Jeanne avait pourtant compris la consigne de sa mère : ne pas ouvrir la porte à un étranger tandis qu’elle effectuait ses dernières courses à la veille de Noël. Mais comment résister lorsque le Père Noël en personne se présente, appelant Jeanne et ses frères et sœur par leurs prénoms, qu’il se recommande de maman et que surtout il ne faut pas déranger papa qui travaille à l’étage, tout ceci étant une surprise. Une surprise assurément pour Patricia, la mère rentrant des emplettes, et pour Pierre, le père. Le père Noël, alias Gérard Soulier, un emprunt à la chanson immortalisée par Tino Rossi, veut s’emparer du contenu du coffre de la banque dont Pierre est directeur, car il sait que les recettes des hypermarchés de la région vont être transférées dans l’établissement. Le lendemain, il n’aura plus qu’à se servir. En attendant il faut accueillir les invités, un boucher, sa femme et son fils, un libraire, sa femme et son employée, puis le docteur Boussarin. La fête programmée tourne rapidement au cauchemar pour ces invités qui découvrent en ce Père Noël d’opérette un dangereux convive. Ancien directeur d’une société de sécurité, il a mis au point quelques logiciels et autres gadgets pour les surveiller nuit et jour. Dans sa hotte il a amené en guise de cadeaux des objets qu’il dépose sur la table, les invités devant reconnaître celui qui lui convient. Par exemple la clé d’une chambre d’un hôtel, lieu de rendez-vous réputé pour accueillir des couples échangistes. Une plume de corbeau, allusion directe à un personnage rédigeant des lettres anonymes. Un livre, crime en col blanc, écrit par un juge célèbre pour avoir instruit des affaires financières véreuses. Un journal enquêtant sur des “ tournantes ”, une pratique pas seulement l’apanage des jeunes des banlieues. Etc. J’allais oublier, autres petits cadeaux : des ceintures explosives que Soulier peut à tout moment déclencher, si l’affaire tourne mal. Et pour entretenir la tension parmi tous ces participants pris en otages, il dispose de deux armes à feu, l’une factice, l’autre bien réelle. La nuit risque d’être chaude, d’autant que les cadeaux incongrus sèment la zizanie parmi les convives.
Un suspense en huis clos entretenu savamment par Serge Quadruppani qui ne lésine pas sur les effets spéciaux. La distribution des cadeaux par exemple s’effectue en plusieurs étapes, mais chaque erreur d’appropriation non seulement peut être préjudiciable à la santé de celui qui se reconnaît à tort, mais de plus permet de dévoiler plusieurs facettes de ces invités qui pensaient passer une agréable soirée.
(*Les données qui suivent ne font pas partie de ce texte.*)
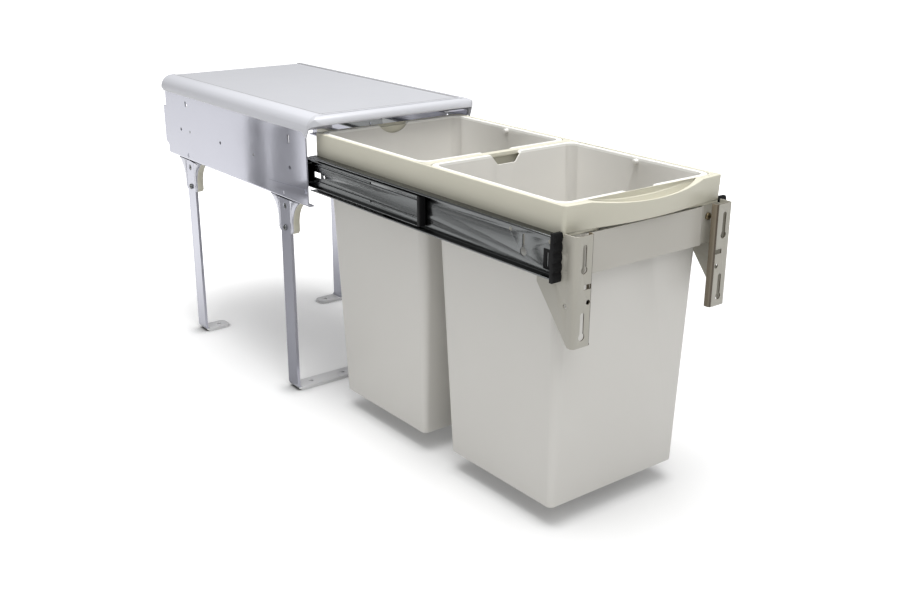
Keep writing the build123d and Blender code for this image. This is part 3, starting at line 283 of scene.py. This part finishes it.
def round_edges(node, body, finish, width, steps=2, turn=30, clamp=False, foot=0, join=0.1):
    """A copy of a node with the edges that turn by more than so many degrees rounded to a width in metres.
    It stands for the node. The edges round its foot can have a larger width of their own, and flat faces
    that differ by less than join degrees become one."""
    bpy.ops.object.select_all(action="DESELECT")
    piece = bpy.data.objects.new(f"{node}_rounded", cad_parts[node].data.copy())
    bpy.context.scene.collection.objects.link(piece)
    piece.select_set(True)
    bpy.context.view_layer.objects.active = piece
    bpy.ops.object.mode_set(mode="EDIT")
    bpy.ops.mesh.select_all(action="SELECT")
    bpy.ops.mesh.remove_doubles(threshold=weld_reach)
    bpy.ops.mesh.dissolve_limited(angle_limit=math.radians(join))
    bpy.ops.mesh.select_all(action="DESELECT")
    bpy.ops.object.mode_set(mode="OBJECT")
    if foot:
        lowest = min(corner.co.z for corner in piece.data.vertices)
        for edge in piece.data.edges:
            heights = [piece.data.vertices[end].co.z for end in edge.vertices]
            edge.select = max(heights) < lowest + level_reach
        bpy.ops.object.mode_set(mode="EDIT")
        bpy.ops.mesh.select_mode(type="EDGE")
        bpy.ops.mesh.bevel(offset=foot, segments=5, clamp_overlap=True)
        bpy.ops.object.mode_set(mode="OBJECT")
    bevel = piece.modifiers.new("rounding", "BEVEL")
    bevel.width = width
    bevel.segments = steps
    bevel.angle_limit = math.radians(turn)
    bevel.use_clamp_overlap = clamp
    bevel.miter_outer = "MITER_SHARP" if clamp else "MITER_ARC"
    bpy.ops.object.modifier_apply(modifier=bevel.name)
    bpy.ops.object.shade_smooth_by_angle(angle=math.radians(turn))
    piece.data.materials.clear()
    piece.data.materials.append(finish.material)
    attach(piece, body)
    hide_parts(node)


# Side plates, stirrup and rear legs: folded sheet and bent flat bar under a glossy silver lacquer. On the
# bars that lie on the floor the lacquer is painted flat, not metallic white, a painted reflection of the
# white floor.
# The gussets clip to the plates, and the bars are screwed to the gussets.
floor_bar_top = 0.0045
casing_paint = Finish("casing_paint", coat_weight=0.3)
casing_paint.surface.inputs["Coat Roughness"].default_value = 0.08
casing_tone = casing_paint.noise(9, 3)
raised = casing_paint.along("Z") > floor_bar_top
silver = casing_paint.mix(casing_tone, pigment(180, 181, 192), pigment(188, 189, 200))
# Painted reflection: the floor bars are flat white in place of the silver.
casing_paint.feed("Base Color", casing_paint.mix(raised, pigment(242, 242, 243), silver))
casing_paint.feed("Metallic", 0.5 * raised)
casing_paint.feed("Roughness", 0.04 + 0.06 * casing_paint.noise(40, 3))
casing_paint.bump(casing_paint.noise(420, 2), 0.00001)
coat(
    ("left_side_plate", "right_side_plate", "front_stirrup", "left_rear_leg", "right_rear_leg"),
    casing_paint,
)

# Lid: one pressed sheet of steel under a satin white lacquer, its field a little lower than its border. The
# crease between them is painted with shade, and the side borders are painted lighter as a highlight. Its
# skirts lie outside the side plates and tie them together.
border_x = 0.111
border_y = -0.2126
field_x = 0.1074
field_y = -0.2095
lid_paint = Finish("lid_paint", metallic=0.08, coat_weight=0.08)
lid_tone = lid_paint.noise(7, 3)
across = lid_paint.along("X") * lid_paint.along("X")
behind_nose = lid_paint.along("Y") > border_y
in_field = (across < field_x**2) * (lid_paint.along("Y") > field_y)
# Painted shade in the crease round the field, and a painted highlight on the side borders.
crease_shade = (across < border_x**2) * behind_nose * (1 - in_field)
border_highlight = (across > border_x**2) * behind_nose
flat_lid = lid_paint.mix(lid_tone, pigment(196, 197, 202), pigment(201, 202, 207))
lid_with_border_highlight = lid_paint.mix(border_highlight, flat_lid, pigment(208, 209, 215))
lid_paint.feed("Base Color", lid_paint.mix(crease_shade, lid_with_border_highlight, pigment(150, 150, 152)))
lid_paint.feed("Roughness", 0.36 + 0.1 * lid_paint.noise(30, 3))
lid_paint.bump(lid_paint.noise(380, 2), 0.00003)
round_edges("lid", "casing", lid_paint, 0.0006, 3, 20)

# Slides, cages and leg screws: zinc plated steel, rolled, with the drag marks of the rollers along it. The
# casing members are riveted to the side plates, and the channels to the rails and door brackets.
zinc = Finish("zinc_plate", metallic=1.0)
streak = zinc.noise(1.0, 4, (520, 2.5, 520), 0.65)
bloom = zinc.noise(14, 3)
zinc_base = zinc.mix(bloom, pigment(84, 86, 87), pigment(103, 105, 107))
zinc.feed("Base Color", zinc.mix(streak * 0.4, zinc_base, pigment(150, 152, 150)))
zinc.feed("Roughness", 0.12 + 0.2 * streak)
zinc.bump(streak, 0.00002)
coat([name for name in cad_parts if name.endswith(("casing_slide", "cage"))], zinc)
coat(("slide_rivets", "leg_screws", "countersunk_screws"), zinc)
for side in ("left", "right"):
    round_edges(f"{side}_channel", "carriage", zinc, 0.0003)
    round_edges(f"{side}_intermediate", f"{side}_intermediate", zinc, 0.0003)

# Balls: bright hardened steel. They sit in the cages' pockets and roll between the slides' members.
bright_steel = Finish("bright_steel", metallic=1.0)
wear = bright_steel.noise(260, 3)
bright_steel.feed(
    "Base Color", bright_steel.mix(wear, pigment(176, 176, 178), pigment(205, 205, 206))
)
bright_steel.feed("Roughness", 0.18 + 0.16 * wear)
coat([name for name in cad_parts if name.endswith("balls")], bright_steel)

# Surround screws: steel with a dull yellow brown passivation. They go through the front rail's tabs into
# the surround's lugs.
dull_steel = Finish("dull_steel", metallic=1.0)
tarnish = dull_steel.noise(300, 3)
dull_steel.feed("Base Color", dull_steel.mix(tarnish, pigment(112, 100, 78), pigment(138, 126, 100)))
dull_steel.feed("Roughness", 0.34 + 0.16 * dull_steel.noise(260, 3))
coat(("surround_screws",), dull_steel)

# Front rail, side rails, rear rail and door brackets: folded steel under a warm light grey paint, riveted
# together. The brackets' inner folds are painted brown as shade, and their cut edges and hole walls a
# darker brown, also as painted shade.
fold_x = 0.0921
fold_rear_y = -0.674
fold_front_y = -0.6826
bend_x = 0.1112
sheet_rear_y = -0.6815
sheet_front_y = -0.68275
frame_paint = Finish("frame_paint")
grain = frame_paint.noise(12, 3)
across = frame_paint.along("X") * frame_paint.along("X")
outside = across > fold_x**2
frame_colour = frame_paint.mix(
    outside,
    frame_paint.mix(grain, pigment(184, 181, 172), pigment(191, 188, 180)),
    frame_paint.mix(grain, pigment(173, 170, 159), pigment(180, 177, 167)),
)
ahead = frame_paint.along("Y")
# Painted shade: brown on the brackets' inner folds, darker brown on their cut edges and hole walls.
inner_fold_shade = (1 - outside) * (ahead < fold_rear_y) * (ahead > fold_front_y)
cut_edge_shade = (across < bend_x**2) * (ahead < sheet_rear_y) * (ahead > sheet_front_y)
fold_shaded_paint = frame_paint.mix(inner_fold_shade, frame_colour, pigment(118, 108, 92))
frame_paint.feed("Base Color", frame_paint.mix(cut_edge_shade, fold_shaded_paint, pigment(78, 68, 54)))
frame_paint.feed("Roughness", 0.3 + 0.12 * frame_paint.noise(60, 3))
frame_paint.bump(frame_paint.noise(520, 2), 0.00004)
coat([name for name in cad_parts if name.endswith("rail")], frame_paint)
coat(("channel_rivets", "rail_rivets"), frame_paint)
for side in ("left", "right"):
    round_edges(f"{side}_door_bracket", "carriage", frame_paint, 0.0004)

# Gussets: ivory plastic mouldings whose flat outer faces are silvered like the legs. They clip to the side
# plates with pegs, and the legs are screwed to them.
gusset_out = 0.1277
gusset_plastic = Finish("gusset_plastic")
outer_face = gusset_plastic.along("X") * gusset_plastic.along("X") > gusset_out**2
gusset_tone = gusset_plastic.noise(8, 3)
gusset_ivory = gusset_plastic.mix(gusset_tone, pigment(207, 204, 187), pigment(213, 210, 194))
gusset_plastic.feed("Base Color", gusset_plastic.mix(outer_face, gusset_ivory, pigment(190, 191, 200)))
gusset_plastic.feed("Metallic", 0.4 * outer_face)
gusset_plastic.feed("Roughness", 0.42 - 0.3 * outer_face)
for side in ("left", "right"):
    for end in ("front", "rear"):
        round_edges(f"{side}_{end}_gusset", "casing", gusset_plastic, 0.0006)

# Surround: one ivory plastic moulding with a seat for each bucket. It lies on the rails, and two screws
# hold it to the front rail.
ivory = Finish("ivory_plastic")
cloud = ivory.noise(8, 3)
ivory.feed("Base Color", ivory.mix(cloud, pigment(207, 204, 187), pigment(213, 210, 194)))
ivory.feed("Roughness", 0.36 + 0.14 * ivory.noise(50, 3))
ivory.bump(ivory.noise(900, 2), 0.00003)
round_edges("surround", "carriage", ivory, 0.0008, 3, join=0)

# Buckets: two light grey plastic mouldings, their rims painted paler as a highlight. They hang loose by
# their rims in the surround's seats.
rim_low = 0.3668
bucket_plastic = Finish("bucket_plastic")
haze = bucket_plastic.noise(6, 3)
wall_colour = bucket_plastic.mix(haze, pigment(215, 213, 207), pigment(220, 218, 213))
# Painted highlight: the rims are paler than the walls.
rim_highlight = bucket_plastic.along("Z") > rim_low
bucket_plastic.feed("Base Color", bucket_plastic.mix(rim_highlight, wall_colour, pigment(234, 233, 228)))
bucket_plastic.feed("Roughness", 0.34 + 0.14 * bucket_plastic.noise(36, 3))
bucket_plastic.bump(bucket_plastic.noise(1100, 2), 0.00003)
for end in ("front", "rear"):
    round_edges(
        f"{end}_bucket", f"{end}_bucket", bucket_plastic, 0.0007, 3, foot=0.004
    )

# End caps and bumpers: black plastic that takes the knocks of opening and closing. The caps' tongues clip
# into the channels, and the bumpers sit on the intermediates' front ends.
black = Finish("black_plastic")
black.surface.inputs["Specular IOR Level"].default_value = 0.14
scuff = black.noise(120, 3)
black.feed("Base Color", black.mix(scuff, pigment(15, 15, 16), pigment(24, 24, 25)))
black.feed("Roughness", 0.42 + 0.2 * scuff)
black.bump(black.noise(1500, 2), 0.00003)
for side in ("left", "right"):
    round_edges(f"{side}_end_cap", "carriage", black, 0.0006, 3, 40, True)
    round_edges(f"{side}_bumper", f"{side}_intermediate", black, 0.0004)

bpy.context.view_layer.update()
Les enfants, surtout Jeanne, jouent un rôle prépondérant dans cette pièce de théâtre qui garde jusqu’à l’épilogue une forte tension. Un bon roman qui se lit avec plaisir et pourrait être adapté au théâtre sans pratiquement effectuer de retouches.
Serge QUADRUPPANI : La nuit de la dinde. Collection Suites N° 74, éditions Métailié, 2003. 168 pages. 9,50€.